![]() |
Murabathah bukan sekadar berjaga di perbatasan fisik, tapi menjaga barisan ulama agar tetap kokoh menghadapi musuh-musuh perjuangan yang tidak kasat mata: setan dan para pelaku kejahatan moral. |
[Jombang,
Pak Guru NINE] - Sabtu siang, 24 Mei 2025, angin semilir berhembus lembut di
pelataran Masjid NU Terawasan, Sumobito, Jombang. Bangunan masjid yang megah
itu menjadi saksi hadirnya para pengurus Dewan Pimpinan Majelis Ulama Indonesia
(MUI) Kecamatan se-Kawedanan Mojoagung dalam sebuah Rapat Koordinasi yang sarat
makna. Saya duduk di samping Ketua Umum KH. Muhammad Afifuddin Dimyathi dan
Sekretaris Umum KH. Ilham Rohim. Tugas saya sederhana—mendokumentasikan dan
mempublikasikan acara ini. Namun, seperti biasa, bukan hanya kamera yang saya
bawa pulang hari itu, tapi juga hikmah-hikmah dalam kalimat yang menggetarkan
batin.
Dalam sesi pembukaan, KH.
Muhammad Afifuddin Dimyathi menyampaikan pidato yang tidak hanya memberi arah
organisasi, tetapi juga menggugah kesadaran spiritual kami semua yang hadir.

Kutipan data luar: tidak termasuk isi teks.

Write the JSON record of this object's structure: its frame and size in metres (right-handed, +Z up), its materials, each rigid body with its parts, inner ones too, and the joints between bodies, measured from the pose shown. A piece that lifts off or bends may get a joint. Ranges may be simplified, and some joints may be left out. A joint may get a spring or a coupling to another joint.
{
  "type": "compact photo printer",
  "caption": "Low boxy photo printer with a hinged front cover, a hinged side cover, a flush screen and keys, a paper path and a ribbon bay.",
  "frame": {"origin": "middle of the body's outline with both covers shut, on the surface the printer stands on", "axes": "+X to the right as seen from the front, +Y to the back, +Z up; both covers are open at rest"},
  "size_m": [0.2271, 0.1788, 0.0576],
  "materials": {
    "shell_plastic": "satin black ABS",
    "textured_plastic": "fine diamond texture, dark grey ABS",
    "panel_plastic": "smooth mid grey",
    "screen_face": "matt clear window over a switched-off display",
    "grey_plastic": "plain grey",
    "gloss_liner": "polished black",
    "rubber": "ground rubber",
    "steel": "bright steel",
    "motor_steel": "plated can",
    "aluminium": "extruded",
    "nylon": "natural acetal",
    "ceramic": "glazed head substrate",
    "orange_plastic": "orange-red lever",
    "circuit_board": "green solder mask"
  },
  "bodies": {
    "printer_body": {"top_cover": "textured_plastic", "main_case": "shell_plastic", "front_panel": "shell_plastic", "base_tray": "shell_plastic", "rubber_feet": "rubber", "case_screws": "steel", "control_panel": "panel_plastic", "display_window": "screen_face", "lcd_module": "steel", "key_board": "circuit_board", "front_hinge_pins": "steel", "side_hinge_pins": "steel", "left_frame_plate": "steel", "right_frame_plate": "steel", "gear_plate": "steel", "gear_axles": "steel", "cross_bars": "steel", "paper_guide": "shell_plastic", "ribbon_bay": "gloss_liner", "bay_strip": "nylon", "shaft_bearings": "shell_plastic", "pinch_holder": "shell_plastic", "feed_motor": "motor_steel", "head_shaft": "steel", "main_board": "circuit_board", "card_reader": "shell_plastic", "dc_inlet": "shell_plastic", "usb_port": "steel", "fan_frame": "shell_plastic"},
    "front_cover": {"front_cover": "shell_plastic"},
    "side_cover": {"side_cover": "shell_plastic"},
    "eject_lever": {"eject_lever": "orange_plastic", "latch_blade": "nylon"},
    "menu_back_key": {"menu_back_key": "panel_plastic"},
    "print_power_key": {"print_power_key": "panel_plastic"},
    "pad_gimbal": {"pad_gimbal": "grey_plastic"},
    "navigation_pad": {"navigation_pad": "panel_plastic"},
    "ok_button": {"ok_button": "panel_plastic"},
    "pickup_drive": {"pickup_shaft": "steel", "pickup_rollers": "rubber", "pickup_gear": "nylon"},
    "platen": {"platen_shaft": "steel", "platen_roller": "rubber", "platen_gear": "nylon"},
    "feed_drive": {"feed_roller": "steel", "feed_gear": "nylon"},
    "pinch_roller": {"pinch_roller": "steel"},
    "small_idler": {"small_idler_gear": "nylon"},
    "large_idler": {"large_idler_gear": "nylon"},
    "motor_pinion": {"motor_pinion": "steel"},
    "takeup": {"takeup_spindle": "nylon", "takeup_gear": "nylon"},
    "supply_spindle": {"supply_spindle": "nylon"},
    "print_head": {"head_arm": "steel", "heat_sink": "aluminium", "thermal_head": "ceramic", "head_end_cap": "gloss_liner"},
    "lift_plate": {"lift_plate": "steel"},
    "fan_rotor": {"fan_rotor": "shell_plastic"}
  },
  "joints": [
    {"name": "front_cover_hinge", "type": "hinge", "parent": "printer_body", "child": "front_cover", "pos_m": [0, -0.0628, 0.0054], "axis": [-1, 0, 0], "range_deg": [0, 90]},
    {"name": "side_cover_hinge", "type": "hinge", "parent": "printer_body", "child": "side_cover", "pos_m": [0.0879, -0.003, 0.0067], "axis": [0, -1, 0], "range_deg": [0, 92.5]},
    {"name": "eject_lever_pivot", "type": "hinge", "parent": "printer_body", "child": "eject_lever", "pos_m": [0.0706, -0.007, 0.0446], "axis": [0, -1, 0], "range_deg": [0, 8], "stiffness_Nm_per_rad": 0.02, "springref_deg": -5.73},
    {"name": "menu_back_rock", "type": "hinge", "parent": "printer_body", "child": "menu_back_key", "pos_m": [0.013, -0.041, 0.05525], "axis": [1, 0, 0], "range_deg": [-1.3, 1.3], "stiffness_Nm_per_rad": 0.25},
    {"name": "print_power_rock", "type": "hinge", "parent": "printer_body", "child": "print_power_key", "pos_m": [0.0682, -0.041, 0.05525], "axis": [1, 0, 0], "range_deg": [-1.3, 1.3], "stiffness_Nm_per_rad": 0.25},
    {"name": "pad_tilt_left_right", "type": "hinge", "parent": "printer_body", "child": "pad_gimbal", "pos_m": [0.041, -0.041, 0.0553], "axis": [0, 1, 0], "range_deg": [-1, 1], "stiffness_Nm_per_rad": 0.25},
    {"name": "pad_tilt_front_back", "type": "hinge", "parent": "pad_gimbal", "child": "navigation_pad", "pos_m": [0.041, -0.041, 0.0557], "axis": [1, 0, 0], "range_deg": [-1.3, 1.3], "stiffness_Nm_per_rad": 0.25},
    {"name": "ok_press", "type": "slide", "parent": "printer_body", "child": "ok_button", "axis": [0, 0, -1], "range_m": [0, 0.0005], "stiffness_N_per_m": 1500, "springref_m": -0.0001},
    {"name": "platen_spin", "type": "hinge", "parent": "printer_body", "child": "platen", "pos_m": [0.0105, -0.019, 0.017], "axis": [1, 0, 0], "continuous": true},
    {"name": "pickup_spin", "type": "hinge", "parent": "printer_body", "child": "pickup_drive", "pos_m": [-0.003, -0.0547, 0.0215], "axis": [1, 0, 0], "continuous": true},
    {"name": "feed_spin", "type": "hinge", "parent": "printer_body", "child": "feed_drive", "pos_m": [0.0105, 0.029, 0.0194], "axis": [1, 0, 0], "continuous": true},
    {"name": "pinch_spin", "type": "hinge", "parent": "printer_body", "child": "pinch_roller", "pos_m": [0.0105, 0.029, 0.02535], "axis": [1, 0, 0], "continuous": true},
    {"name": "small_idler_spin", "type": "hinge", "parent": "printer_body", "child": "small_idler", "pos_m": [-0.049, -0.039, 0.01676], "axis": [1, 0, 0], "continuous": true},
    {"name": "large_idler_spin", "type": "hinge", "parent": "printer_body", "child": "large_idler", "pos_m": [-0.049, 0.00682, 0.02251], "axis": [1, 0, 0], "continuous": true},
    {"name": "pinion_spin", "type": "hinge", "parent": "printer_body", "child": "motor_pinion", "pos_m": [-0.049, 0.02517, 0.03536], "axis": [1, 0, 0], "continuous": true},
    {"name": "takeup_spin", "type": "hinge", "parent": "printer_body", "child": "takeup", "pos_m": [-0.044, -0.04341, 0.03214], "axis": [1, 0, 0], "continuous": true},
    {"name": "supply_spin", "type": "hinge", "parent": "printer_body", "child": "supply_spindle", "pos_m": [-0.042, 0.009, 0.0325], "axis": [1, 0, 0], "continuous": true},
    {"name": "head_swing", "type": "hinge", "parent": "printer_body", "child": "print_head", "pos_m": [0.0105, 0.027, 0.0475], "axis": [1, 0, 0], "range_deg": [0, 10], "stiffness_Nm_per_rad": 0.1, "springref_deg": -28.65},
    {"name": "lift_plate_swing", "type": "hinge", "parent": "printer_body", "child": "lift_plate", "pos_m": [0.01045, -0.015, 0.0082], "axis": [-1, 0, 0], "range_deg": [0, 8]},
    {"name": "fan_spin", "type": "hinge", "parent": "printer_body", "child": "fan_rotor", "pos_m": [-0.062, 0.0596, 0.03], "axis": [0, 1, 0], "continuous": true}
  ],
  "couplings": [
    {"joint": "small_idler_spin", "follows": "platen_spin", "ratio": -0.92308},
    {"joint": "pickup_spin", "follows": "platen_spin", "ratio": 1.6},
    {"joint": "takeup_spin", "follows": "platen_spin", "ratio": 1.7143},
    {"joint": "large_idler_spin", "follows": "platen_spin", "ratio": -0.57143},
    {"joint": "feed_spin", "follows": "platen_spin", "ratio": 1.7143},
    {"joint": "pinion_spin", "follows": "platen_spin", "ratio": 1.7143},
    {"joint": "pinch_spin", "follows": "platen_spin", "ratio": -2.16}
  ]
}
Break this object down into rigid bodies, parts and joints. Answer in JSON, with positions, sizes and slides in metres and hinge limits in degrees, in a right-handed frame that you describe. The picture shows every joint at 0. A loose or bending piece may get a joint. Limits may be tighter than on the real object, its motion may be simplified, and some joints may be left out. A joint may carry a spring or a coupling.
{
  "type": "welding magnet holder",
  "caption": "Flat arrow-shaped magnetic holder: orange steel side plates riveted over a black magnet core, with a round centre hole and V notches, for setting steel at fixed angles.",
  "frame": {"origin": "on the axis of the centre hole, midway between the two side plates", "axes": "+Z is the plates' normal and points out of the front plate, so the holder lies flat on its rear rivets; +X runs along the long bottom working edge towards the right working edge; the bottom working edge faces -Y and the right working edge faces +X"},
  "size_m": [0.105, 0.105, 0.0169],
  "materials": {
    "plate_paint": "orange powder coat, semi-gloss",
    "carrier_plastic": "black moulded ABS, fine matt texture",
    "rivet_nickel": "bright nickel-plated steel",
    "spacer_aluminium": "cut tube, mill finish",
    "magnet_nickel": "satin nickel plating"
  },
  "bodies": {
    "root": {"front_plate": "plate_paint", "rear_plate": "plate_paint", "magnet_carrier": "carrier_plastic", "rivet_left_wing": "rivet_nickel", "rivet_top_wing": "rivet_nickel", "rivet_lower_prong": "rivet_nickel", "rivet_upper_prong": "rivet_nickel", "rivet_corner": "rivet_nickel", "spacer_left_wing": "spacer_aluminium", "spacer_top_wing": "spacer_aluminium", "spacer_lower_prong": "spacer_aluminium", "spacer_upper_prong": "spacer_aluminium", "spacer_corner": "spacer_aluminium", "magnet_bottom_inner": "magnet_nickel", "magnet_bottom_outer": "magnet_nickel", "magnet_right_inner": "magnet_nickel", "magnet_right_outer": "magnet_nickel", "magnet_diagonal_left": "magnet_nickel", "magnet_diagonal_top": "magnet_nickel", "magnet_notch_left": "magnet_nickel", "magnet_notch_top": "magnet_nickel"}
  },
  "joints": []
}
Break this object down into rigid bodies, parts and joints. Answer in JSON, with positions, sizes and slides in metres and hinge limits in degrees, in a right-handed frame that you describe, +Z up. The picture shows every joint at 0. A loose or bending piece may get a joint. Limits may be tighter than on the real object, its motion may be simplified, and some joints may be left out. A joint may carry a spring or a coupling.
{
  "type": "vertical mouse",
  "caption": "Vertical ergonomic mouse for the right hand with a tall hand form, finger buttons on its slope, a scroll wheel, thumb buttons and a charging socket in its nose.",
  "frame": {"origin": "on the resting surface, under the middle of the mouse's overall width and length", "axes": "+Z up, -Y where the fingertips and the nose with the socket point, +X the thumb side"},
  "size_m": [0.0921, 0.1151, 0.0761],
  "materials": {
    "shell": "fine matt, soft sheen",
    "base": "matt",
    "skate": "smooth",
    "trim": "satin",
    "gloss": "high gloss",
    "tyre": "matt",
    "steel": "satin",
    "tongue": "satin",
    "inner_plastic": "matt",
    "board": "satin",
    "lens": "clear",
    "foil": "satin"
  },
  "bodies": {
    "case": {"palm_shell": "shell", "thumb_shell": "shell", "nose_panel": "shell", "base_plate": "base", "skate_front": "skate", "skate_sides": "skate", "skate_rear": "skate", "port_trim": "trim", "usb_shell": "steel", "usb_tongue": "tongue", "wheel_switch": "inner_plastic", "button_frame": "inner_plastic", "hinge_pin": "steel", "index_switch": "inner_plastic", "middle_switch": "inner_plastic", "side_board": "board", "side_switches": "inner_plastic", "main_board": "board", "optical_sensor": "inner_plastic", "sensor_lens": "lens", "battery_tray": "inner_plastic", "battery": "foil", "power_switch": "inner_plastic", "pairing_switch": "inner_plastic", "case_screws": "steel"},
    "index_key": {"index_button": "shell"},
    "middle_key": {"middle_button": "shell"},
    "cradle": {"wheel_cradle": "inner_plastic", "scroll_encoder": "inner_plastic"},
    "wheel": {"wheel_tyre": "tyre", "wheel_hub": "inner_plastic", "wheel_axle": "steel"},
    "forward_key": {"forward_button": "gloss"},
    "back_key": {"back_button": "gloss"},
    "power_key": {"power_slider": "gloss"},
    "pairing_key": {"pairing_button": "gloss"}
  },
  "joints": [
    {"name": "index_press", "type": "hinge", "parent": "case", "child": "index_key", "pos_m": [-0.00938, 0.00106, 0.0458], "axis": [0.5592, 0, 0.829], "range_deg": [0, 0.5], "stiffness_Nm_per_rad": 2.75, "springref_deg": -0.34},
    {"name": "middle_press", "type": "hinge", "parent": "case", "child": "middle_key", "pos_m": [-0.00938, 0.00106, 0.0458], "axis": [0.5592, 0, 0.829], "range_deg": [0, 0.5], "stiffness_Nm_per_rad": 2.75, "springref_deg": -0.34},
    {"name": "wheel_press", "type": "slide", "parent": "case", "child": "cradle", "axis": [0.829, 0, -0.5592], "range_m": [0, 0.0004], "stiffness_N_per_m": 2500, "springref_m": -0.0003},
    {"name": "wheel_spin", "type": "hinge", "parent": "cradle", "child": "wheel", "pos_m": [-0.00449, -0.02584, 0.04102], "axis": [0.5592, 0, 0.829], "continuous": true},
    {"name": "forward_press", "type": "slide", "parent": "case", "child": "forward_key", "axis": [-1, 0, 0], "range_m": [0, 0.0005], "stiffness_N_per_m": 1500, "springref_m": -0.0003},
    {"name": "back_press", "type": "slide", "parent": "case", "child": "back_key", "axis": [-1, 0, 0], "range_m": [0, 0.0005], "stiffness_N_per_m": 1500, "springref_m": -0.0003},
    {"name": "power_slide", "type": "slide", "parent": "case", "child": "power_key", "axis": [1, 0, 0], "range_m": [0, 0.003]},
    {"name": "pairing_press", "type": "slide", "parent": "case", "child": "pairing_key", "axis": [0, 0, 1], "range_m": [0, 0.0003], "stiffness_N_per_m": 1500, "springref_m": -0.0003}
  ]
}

Kalimat pembukanya begitu tegas, “Di antara tugas MUI adalah membentuk
masyarakat yang memiliki kualitas moral, pengetahuan, dan akhlak yang baik.”
Satu kalimat yang tampak sederhana, namun berat untuk diwujudkan di tengah
masyarakat yang terus diguncang derasnya arus informasi, krisis nilai, dan
godaan materialisme.
Gus Awis, demikian sapaan
populer Ketua Umum DP MUI Kabupaten Jombang, mengajak kami semua untuk menjaga
satu kata kunci dalam pergerakan ini: murabathah.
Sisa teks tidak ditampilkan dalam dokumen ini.